A few days ago Jordi announced the first dev build of Composer 2.0. I immediately went and downloaded it. Since version 2.x should be a lot faster, I thought it is a good idea to test it against a current Magento 2 project I am working on. I was a bit disappointed first because Composer failed with quite a few errors like that:

magento/product-community-edition 2.3.3-p1 requires magento/composer
~1.5.0 -> satisfiable by magento/composer[1.5.1, 1.5.0] from composer repo
(https://repo.packagist.org) but magento/composer[1.0.3, 1.1.0, 1.2.0,
1.2.2, 1.0.2] from composer repo (https://repo.magento.com) has higher
repository priority. The packages with higher priority do not match your
constraint and are therefore not installable.
See https://getcomposer.org/repoprio for details and assistance.

Thankfully Nils took some time to explain to me in detail what is happening and why. In Composer 2.x repositories are treated as canonical, meaning once a package is found in one canonical repository, Composer will stop looking further. Obviously, this is faster than going through each and every repository and check which versions are available and merge all the information together. However, this can lead to a situation where the version you actually want to install is not part of the first canonical repository found and that will lead to the mentioned error. Ideally, this should not happen, but it can as we can clearly see above.

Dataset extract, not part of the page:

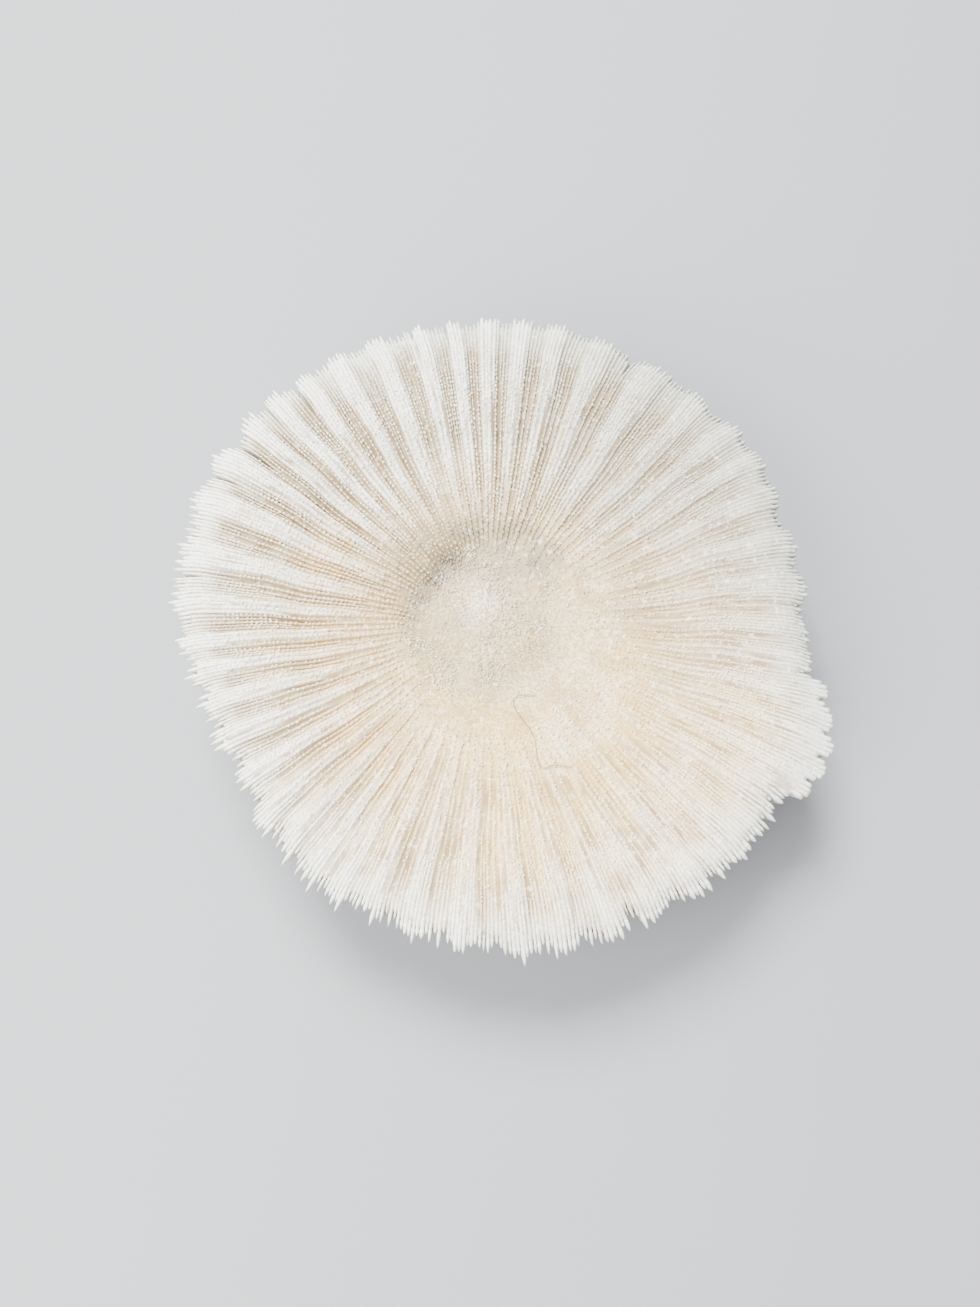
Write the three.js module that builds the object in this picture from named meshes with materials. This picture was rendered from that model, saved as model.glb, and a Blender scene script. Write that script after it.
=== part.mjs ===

Luckily it took Jordi and Nils less than a day to provide a fix for this issue. With the latest 2.x-dev build of Composer you can mark repositories in your composer.json file as non-canonical by setting the canonical flag to false, like this:

{
"repositories": [
{
"type": "composer",
"url": "https://repo.magento.com/",
"canonical": false
}
]
}

This will now make Composer check for all Magento packages on Packagist as well as on Magento's repository to find all possible versions available, as Composer does in version 1.x.
Besides setting canonical:false on the Magento repository, I had to do the same for our company internal Satis instance since we cache the Magento packages there as well. After that, I could start conducting a few tests. It's important to understand that the speed differences occur only when running composer update. Once you have the composer.lock file in place, you won't see any difference in speed. That means before every test run I had to remove the composer.lock file as well as the vendor folder.

These are the results:

PHP 7.3 / Composer 1.x: 6.20m
PHP 7.3 / Composer 2.x: 2.46m

PHP 7.4 / Composer 1.x: 4.44m
PHP 7.4 / Composer 2.x: 2.45m

If you are still on PHP 7.3 you gain the most, Composer 2.x is about 2.5 times faster than Composer 1.x. If you are already on PHP 7.4, Composer 2.x will be about 1.8 times faster. This is really impressive!

If you haven't tested Composer 2.x-dev so far, please give it a try. Report any issues that you encounter to make sure we get the best possible version of Composer 2.x soon!